Paycheck-based allocation
Some budgeting approaches organize expenses around when income is received rather than by calendar month. This aligns resource allocation with the actual timing of available funds, which can be more practical than traditional monthly budgeting for many workers — particularly those paid weekly, biweekly, or on irregular schedules. Traditional monthly budgeting assumes income and expenses can be viewed on a calendar-month basis. While this works for people paid once or twice per month on fixed dates, it can create complications for those on other pay schedules. A biweekly paycheck, for example, creates pay periods that shift through the calendar, meaning different bills fall into different pay periods from month to month. Paycheck-based allocation addresses this by treating each paycheck as its own planning unit. Rather than asking 'How will I spend $4,000 this month?' it asks 'How will I use this $2,000 paycheck?' Bills are assigned to specific paychecks based on due dates. Recurring expenses are divided between paychecks. And the planning aligns with the moment when money actually becomes available. This approach is particularly useful for people whose expenses are tightly matched to their income — where there is not a large surplus sitting in accounts to absorb timing differences. When each paycheck needs to be carefully allocated to cover specific obligations, paycheck-based planning provides clearer guidance than a monthly aggregate view. The main challenge of paycheck-based allocation is that it requires more frequent planning. Instead of one budget session per month, each paycheck needs its own allocation plan. However, each planning session is simpler because it involves a smaller amount of money and a shorter list of obligations.
Why It Matters
Aligning budget periods with pay periods can help ensure funds are available when bills are due. This approach acknowledges that money arrives in discrete amounts at specific times, not as a continuous flow. For people living paycheck to paycheck or with tight margins, this alignment can be the difference between on-time bill payments and late fees. Paycheck-based allocation also helps with the psychological aspect of financial management. Looking at a monthly budget of $4,000 with $3,800 in expenses can feel manageable in the abstract. But if rent is due on the 1st and the first paycheck does not arrive until the 7th, the monthly view hides a real timing problem. Paycheck-based planning surfaces these issues before they become problems. This approach is especially relevant for households with multiple income streams arriving on different schedules — for example, one partner paid biweekly and another paid semi-monthly. Each income source can be assigned specific obligations based on timing and amount.
Example
Rather than a monthly budget of $4,000, a biweekly budget might allocate $2,000 per paycheck. Paycheck 1 (arriving the 1st): rent $1,400, electric $80, internet $60, groceries $200, remaining $260 for other needs.
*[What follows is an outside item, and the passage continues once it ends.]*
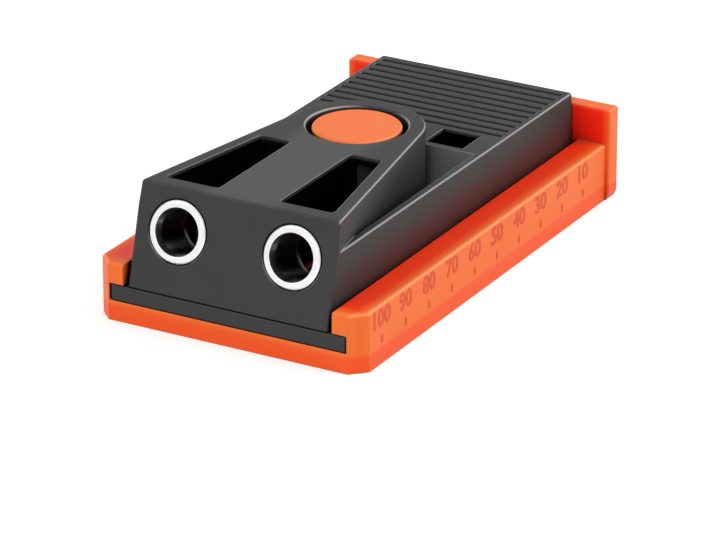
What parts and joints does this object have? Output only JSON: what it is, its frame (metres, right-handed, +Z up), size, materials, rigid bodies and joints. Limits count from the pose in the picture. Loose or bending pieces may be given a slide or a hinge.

Paycheck 2 (arriving the 15th): car payment $350, car insurance $150, phone $85, groceries $200, savings $200, remaining $1,015 for other needs. A weekly paycheck of $950 might be allocated as: Week 1 — rent portion $350, groceries $100, gas $40, savings $50, discretionary $410. Week 2 — utilities $60, groceries $100, gas $40, subscriptions $35, discretionary $715. The weekly view keeps amounts small and manageable, with different bills assigned to specific weeks. A couple with different pay schedules — one biweekly and one semi-monthly — might assign the biweekly paychecks to cover the mortgage and car payments (larger, less frequent obligations) and the semi-monthly paychecks to cover groceries, utilities, and daily expenses (more predictable timing). This division leverages the strengths of each pay schedule.